The other two Gursky photographs included in the show are less expansive. One looks upward into the night sky above the Maldives, finding an inky wash of blurred clouds shrouding the glowing moon; it recalls the dark romanticism of a late 1790s nocturnal seascape by JMW Turner (which is installed above and around the gallery fireplace). The other features a pig buried up to its back in hay, making its pink skin (and pointed ears) appear to mysteriously float in the textured soup of straw; its nearby companion is altogether more ruthless, taking shape as a hanging pig carcass in a slaughterhouse, as seen in a 17th century painting by Barent Fabritius, with yet another painting by Bruegel (on the opposite wall) offering echoes of textured pig skin.
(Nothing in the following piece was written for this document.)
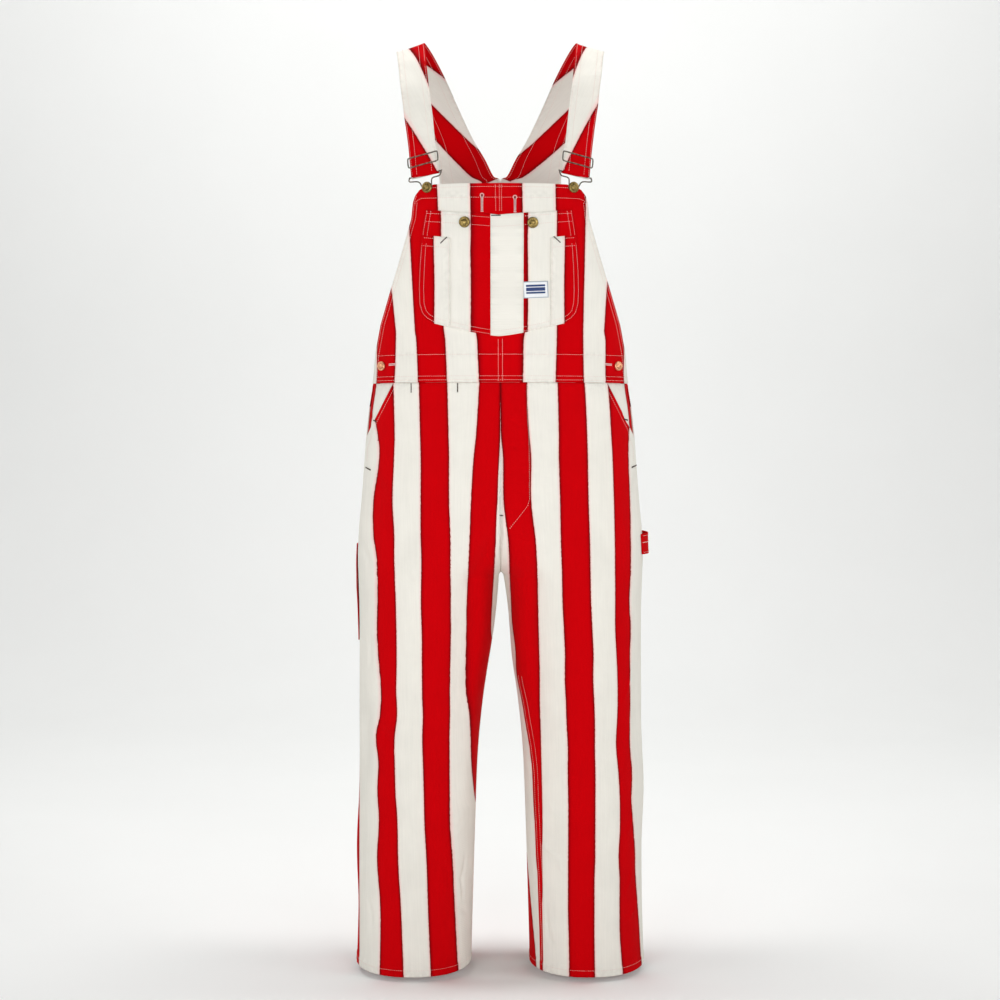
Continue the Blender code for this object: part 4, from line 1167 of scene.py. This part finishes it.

For those less familiar with Gursky’s efforts to place photography on an equal footing with painting, these pairings will likely help to connect some of the dots of his aesthetic argument, albeit in a quite literal one-to-one matching way – by revealing some of his influences, he’s creating undeniable equivalencies. But for those who have been following Gursky’s career more closely, the recent works find him engaging with the politics of climate change with more force and energy than ever before, redirecting his aesthetic energy in support of advocacy and action. In this way, the few new works on view here remind us that when Gursky successfully directs his considerable photographic powers toward a hot-button cultural issue, he can still be as relevant as he ever was.
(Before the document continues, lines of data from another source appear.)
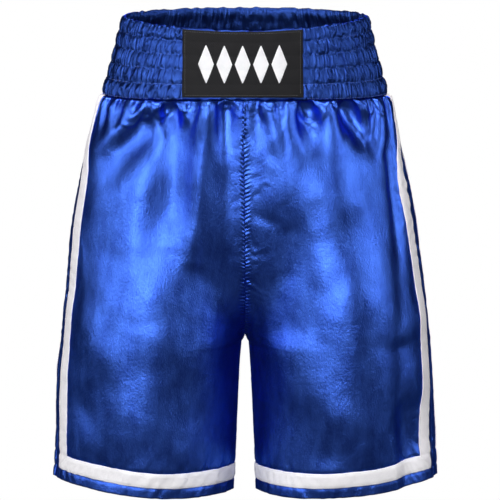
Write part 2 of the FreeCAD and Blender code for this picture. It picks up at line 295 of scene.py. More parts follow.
def broad_height(side, turn, drop):
    """Wide, low swells of the hanging cloth, which carry the cloudy highlights."""
    share = across_share(side, turn, drop)
    thigh = 15 * MM * bump(drop, 0.60, 0.34) * bump(share, 0.52, 0.40)
    seat = np.where(turn > math.pi / 2, 0.4, 1.0)
    puff = (8 - 3 * side) * MM * np.abs(np.cos(turn)) * (1 - np.exp(-drop / 0.03)) * (1 - smooth(drop / 0.5))
    x, y = share * 3.0 + side * 7.3 + np.where(turn > math.pi / 2, 31.7, 0), drop * 5.5
    clouds = 3.2 * MM * noise(x, y, 5) + 1.6 * MM * noise(2.1 * x, 2.3 * y, 6)
    return thigh * seat + puff + clouds * smooth(share * 5) * smooth(drop * 6)


# ---- draping the cloth
def gather(turn, drop):
    """Width of the flat cloth over the width it is held to: full under the band, slack below."""
    taut = 0.03 * np.cos(turn) ** 4 * bump(drop, 0.55, 0.2)
    loose = np.where(turn > math.pi / 2, 0.008, 0.02)
    return 1.0 - taut + loose * np.sin(turn) ** 2 + (0.42 - 0.2 * np.sin(turn) ** 4) * np.exp(-drop / 0.05)


LENGTH_SLACK = 1.008     # length of the flat cloth over the length it hangs in


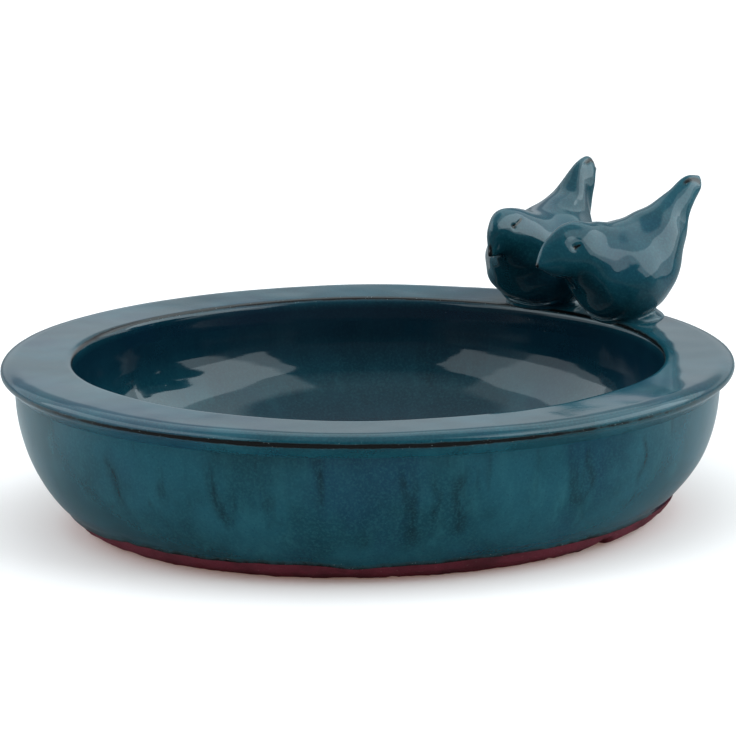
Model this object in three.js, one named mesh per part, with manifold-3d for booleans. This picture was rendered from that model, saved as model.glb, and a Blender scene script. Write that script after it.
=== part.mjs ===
// A round glazed earthenware bird bath with two pottery birds perched on its rim.
// Millimetres, +Z up. The origin is the centre of the foot, on the ground.
//
// The bath is fired as one, from pieces that are luted together while leather-hard: a foot ring,
// an outer wall, a basin inside it, a flat rim that caps both, and a bird on each of two seats.
// The rim, the basin and the birds share a frame that leans by one degree over the level foot.

import * as THREE from 'three';
import { mergeVertices } from 'three/addons/utils/BufferGeometryUtils.js';
import Module from 'manifold-3d';

const wasm = await Module();
wasm.setup();

// Overall size
const PLANE_HEIGHT = 69.4;       // middle of the leaning plane that the rim is measured from
const PLANE_LEAN = 0.0172;       // radians: its +X side is the lower one
const GAP = 0.3;                 // joint between two luted pieces
const AROUND = 64;               // facets round the bath
const SIDES = 32;                // facets round a small round piece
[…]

Collector’s POV: The large works in this show are priced between €100000 and €850000, based on size. Gursky’s prints are routinely available in the secondary markets. While some Gursky prints in large editions can be found for under $10000, most prints start at roughly $50000 and work their way up to over $1 million, with a small handful bumping up into the $2 million and $3 million ranges.